One day in 1996, Olvera López was called on by Medina Garza's henchmen to pay him a visit at his office for a private talk. Olvera López, who was well-versed with weapons, took his Magnum pistol. Hours later, Olvera López went to the offices of Baldomero Medina with two of his loyal bodyguards, nicknamed El Capi and El Cipri. At the door, one of Medina Garza's guards told Olvera López that he wanted to see him alone, so his bodyguards waited at the sitting room. Inside, Olvera López was greeted by Medina Garza, who told him to take a seat in front of his desk. He noticed, however, that El Chava Gómez was behind him sitting down on a sofa. Olvera López lighted a cigarette, while Medina Garza told him, "You know why I called you here? I was thinking of a new business perspective for you." As he spoke, Medina Garza tilted to his side to pull a pistol; Olvera López reacted by pulling his too but El Chava Gómez shot him in the head from behind. Having survived the first shot, Medina Garza finished him with another one on his head. He then ordered his men to get rid of the corpse.

Medina Garza earned his nickname El Señor de los Tráilers ("Lord of the Trailers") for smuggling large sums of marijuana and cocaine from Mexico into the United States using a fleet of trailers from his privately owned company. He also had several fishing companies in the cities of San Fernando, Tampico, Veracruz and Campeche, and used its boats to hide narcotics and ship them to El Mezquital port in Matamoros. In addition, the Mexican authorities allege that Medina Garza had several businessmen in Matamoros and Tampico that laundered his money at hotels, restaurants, and exchange houses. He reportedly had interest in owning a newspaper in Campeche, where he supposedly had several journalists already on his payroll.

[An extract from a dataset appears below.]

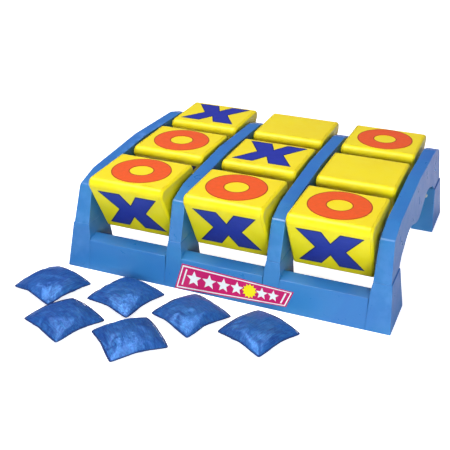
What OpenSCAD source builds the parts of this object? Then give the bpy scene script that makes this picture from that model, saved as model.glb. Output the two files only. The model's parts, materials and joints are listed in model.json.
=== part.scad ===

On 17 April 1997, Medina Garza was reportedly shot in the face by gunmen of El Chava Gómez after he had resisted an abduction. The rapid medical intervention saved Medina Garza's life, and he had to retire temporarily from the drug trade. He was interned for two years in Monterrey where he underwent plastic surgery. Conflict between these two drug traffickers prevailed until 1999, when El Chava Gómez was assassinated. Having recovered from his surgery in 1999, Medina Garza returned to take control of the Gulf Cartel by directing cocaine shipments coming in from Colombia into southern Tamaulipas, prompting confrontations with another drug lord, Osiel Cárdenas Guillén. By the end of his career, Medina Garza separated from the Gulf Cartel and began to work independently.

===Arrest and sentence===
Following a traffic accident in the port city of Tampico, Tamaulipas, Medina Garza was arrested by the Mexican Army and police at around three in the afternoon on 1 November 2000 while pending several charges on drug trafficking, illegal use of firearms, and money laundering. Immediately after he was apprehended, Medina Garza was taken to Ciudad Victoria capital city and later transferred to Mexico City for questioning.

He was sentenced to 30 years in prison in November 2004, but a Mexican federal tribunal overturned it to an 11 1/2-year sentence in March 2008.

On 5 February 2016, one of the officers who participated in his arrest was murdered in Tampico. He was allegedly part of a kidnapping ring.

==Personal life and family==
Medina Garza's habitual residence was in the state of San Luis Potosí, where he controlled a network of trucks that moved narcotics into the U.S. He was married with the daughter of Josué Flores, a businessman from the city of Ciudad Victoria, Tamaulipas.

In 2008, Medina Garza's cousin Adalberto Garza Dragustinovis was identified by the authorities as a leading member in the Gulf Cartel, and was accused of trying to regroup the cartel's armed wing, Los Zetas, despite growing opposition from other leaders in the organization. He had several businesses in northern Mexico, but his links with organized crime have not been confirmed and the case is still open. Delia Garza is also a relative of him; she was the former mayoral candidate in San Fernando for the Institutional Revolutionary Party (PRI).